Timing still matters, so seasonal shopping advice like Best Time of Year to Buy a Phone is useful, but support life should remain part of the equation.
Decision rule: Great sale price plus short remaining support often equals a short-term bargain, not a long-term value pick.
When to recalculate
This is the section to return to when market conditions change. Software support is not something you check once and forget. Recalculate your choice when any of these triggers apply:
- A manufacturer changes its policy: brands sometimes lengthen support for new generations or reposition certain models.
- You shift from buying new to buying refurbished: support life becomes more important once you are no longer buying at launch.
- You keep your phones longer than you used to: what was fine for a two-year user may not fit a five-year user.
- A sale pushes you toward an older model: every month since launch reduces remaining support.

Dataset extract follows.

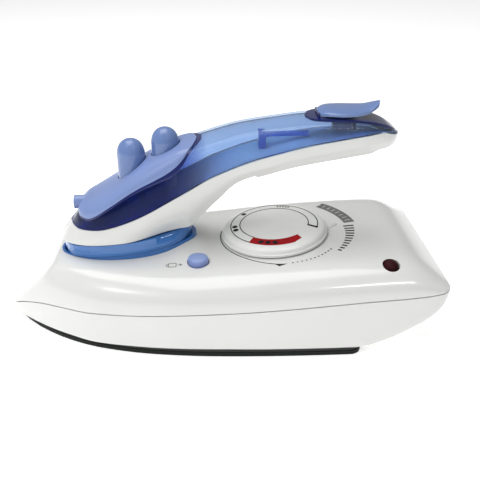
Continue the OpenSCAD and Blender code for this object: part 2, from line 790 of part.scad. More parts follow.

- You change carriers or buying strategy: unlocked purchases often put more emphasis on total lifespan and resale value.
- Your phone becomes a hand-me-down: a device passed to a family member should still have enough security support left to be a comfortable recommendation.
Before you buy, use this quick checklist:
- Find the exact phone model.
- Check when that model family launched.
- Look for the brand's stated OS and security support language.
- Estimate remaining support from launch to your planned ownership end date.
- Decide whether the sale price still makes sense once support life is factored in.
If you want the shortest possible version of this article, it is this: buy the newest phone generation you can reasonably afford within the model line you already trust, then confirm that its remaining software support matches how long you actually keep phones.
That approach will not guarantee the absolute cheapest purchase, but it does help you avoid one of the most common buying mistakes: saving money on an older device only to discover that its useful supported life is much shorter than expected. For shoppers focused on long-term value, that is often the difference between a good deal and an expensive compromise.